• Your instructions
Restate, word for word, all of the material shown below.

* START *

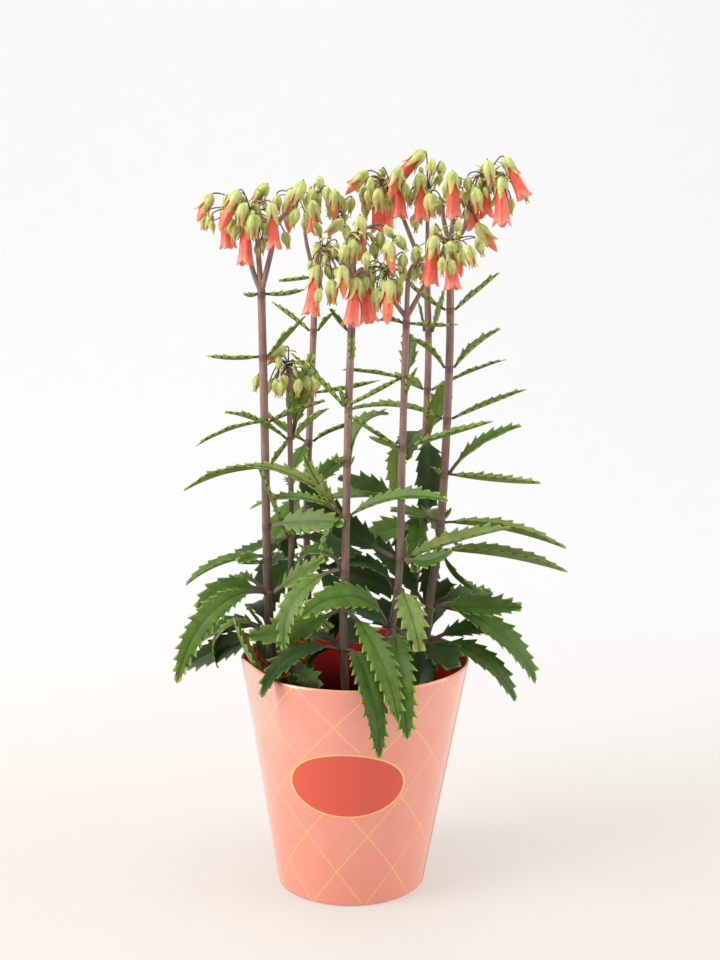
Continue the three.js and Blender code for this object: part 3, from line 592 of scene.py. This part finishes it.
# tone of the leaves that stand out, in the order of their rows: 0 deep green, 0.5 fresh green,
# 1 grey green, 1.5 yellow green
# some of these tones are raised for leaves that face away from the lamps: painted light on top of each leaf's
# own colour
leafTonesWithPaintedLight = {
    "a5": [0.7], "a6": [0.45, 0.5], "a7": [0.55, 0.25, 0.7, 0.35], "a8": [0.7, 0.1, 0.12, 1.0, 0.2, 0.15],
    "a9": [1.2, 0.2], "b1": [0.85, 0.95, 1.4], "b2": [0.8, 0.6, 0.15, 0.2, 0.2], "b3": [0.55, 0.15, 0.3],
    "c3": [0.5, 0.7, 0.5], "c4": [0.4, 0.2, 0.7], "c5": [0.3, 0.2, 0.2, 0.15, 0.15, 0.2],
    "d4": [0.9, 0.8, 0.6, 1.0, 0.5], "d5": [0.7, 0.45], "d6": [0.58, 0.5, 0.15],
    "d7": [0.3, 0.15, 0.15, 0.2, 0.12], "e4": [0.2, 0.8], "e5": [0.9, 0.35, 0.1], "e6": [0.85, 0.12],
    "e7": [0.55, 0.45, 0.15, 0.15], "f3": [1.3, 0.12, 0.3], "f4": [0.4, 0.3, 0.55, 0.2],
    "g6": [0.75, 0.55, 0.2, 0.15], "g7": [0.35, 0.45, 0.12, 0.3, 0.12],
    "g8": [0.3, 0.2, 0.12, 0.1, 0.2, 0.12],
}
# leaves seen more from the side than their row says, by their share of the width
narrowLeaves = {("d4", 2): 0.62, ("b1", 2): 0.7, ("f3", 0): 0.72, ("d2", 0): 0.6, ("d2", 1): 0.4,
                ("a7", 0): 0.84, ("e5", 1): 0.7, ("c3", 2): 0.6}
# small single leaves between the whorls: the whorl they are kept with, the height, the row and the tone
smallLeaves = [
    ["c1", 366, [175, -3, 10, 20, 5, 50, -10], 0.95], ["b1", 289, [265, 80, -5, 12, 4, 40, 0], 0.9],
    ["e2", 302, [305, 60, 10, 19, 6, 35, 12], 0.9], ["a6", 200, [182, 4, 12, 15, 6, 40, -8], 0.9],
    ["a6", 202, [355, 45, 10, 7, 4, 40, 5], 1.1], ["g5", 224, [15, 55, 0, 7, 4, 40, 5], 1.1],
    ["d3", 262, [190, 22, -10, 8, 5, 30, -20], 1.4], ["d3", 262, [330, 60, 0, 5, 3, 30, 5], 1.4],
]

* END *

• Full solution
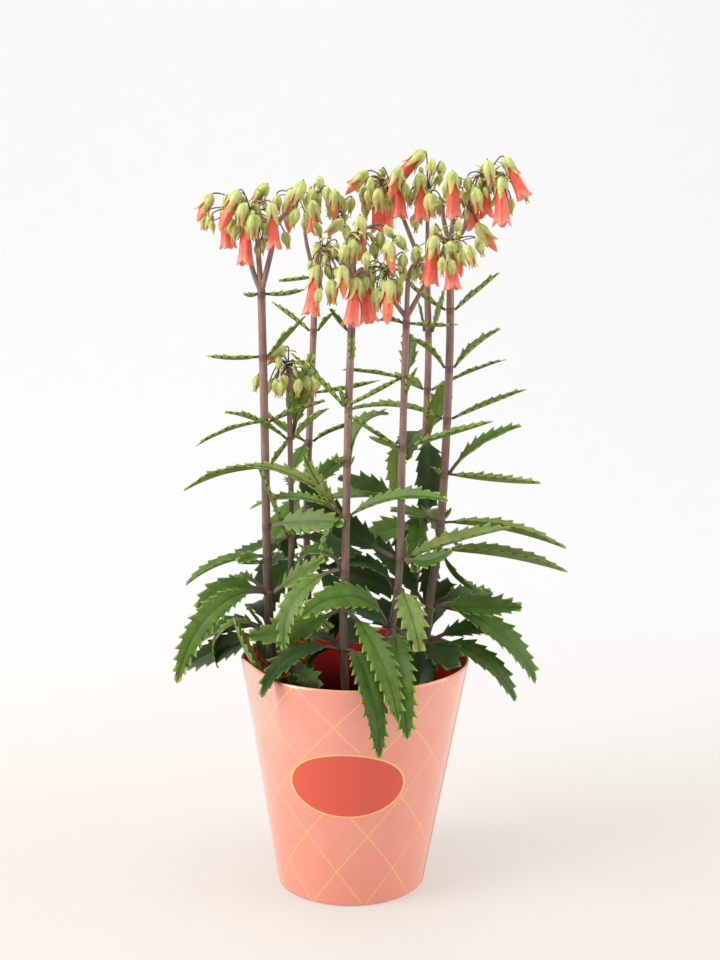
Continue the three.js and Blender code for this object: part 3, from line 592 of scene.py. This part finishes it.
# tone of the leaves that stand out, in the order of their rows: 0 deep green, 0.5 fresh green,
# 1 grey green, 1.5 yellow green
# some of these tones are raised for leaves that face away from the lamps: painted light on top of each leaf's
# own colour
leafTonesWithPaintedLight = {
    "a5": [0.7], "a6": [0.45, 0.5], "a7": [0.55, 0.25, 0.7, 0.35], "a8": [0.7, 0.1, 0.12, 1.0, 0.2, 0.15],
    "a9": [1.2, 0.2], "b1": [0.85, 0.95, 1.4], "b2": [0.8, 0.6, 0.15, 0.2, 0.2], "b3": [0.55, 0.15, 0.3],
    "c3": [0.5, 0.7, 0.5], "c4": [0.4, 0.2, 0.7], "c5": [0.3, 0.2, 0.2, 0.15, 0.15, 0.2],
    "d4": [0.9, 0.8, 0.6, 1.0, 0.5], "d5": [0.7, 0.45], "d6": [0.58, 0.5, 0.15],
    "d7": [0.3, 0.15, 0.15, 0.2, 0.12], "e4": [0.2, 0.8], "e5": [0.9, 0.35, 0.1], "e6": [0.85, 0.12],
    "e7": [0.55, 0.45, 0.15, 0.15], "f3": [1.3, 0.12, 0.3], "f4": [0.4, 0.3, 0.55, 0.2],
    "g6": [0.75, 0.55, 0.2, 0.15], "g7": [0.35, 0.45, 0.12, 0.3, 0.12],
    "g8": [0.3, 0.2, 0.12, 0.1, 0.2, 0.12],
}
# leaves seen more from the side than their row says, by their share of the width
narrowLeaves = {("d4", 2): 0.62, ("b1", 2): 0.7, ("f3", 0): 0.72, ("d2", 0): 0.6, ("d2", 1): 0.4,
                ("a7", 0): 0.84, ("e5", 1): 0.7, ("c3", 2): 0.6}
# small single leaves between the whorls: the whorl they are kept with, the height, the row and the tone
smallLeaves = [
    ["c1", 366, [175, -3, 10, 20, 5, 50, -10], 0.95], ["b1", 289, [265, 80, -5, 12, 4, 40, 0], 0.9],
    ["e2", 302, [305, 60, 10, 19, 6, 35, 12], 0.9], ["a6", 200, [182, 4, 12, 15, 6, 40, -8], 0.9],
    ["a6", 202, [355, 45, 10, 7, 4, 40, 5], 1.1], ["g5", 224, [15, 55, 0, 7, 4, 40, 5], 1.1],
    ["d3", 262, [190, 22, -10, 8, 5, 30, -20], 1.4], ["d3", 262, [330, 60, 0, 5, 3, 30, 5], 1.4],
]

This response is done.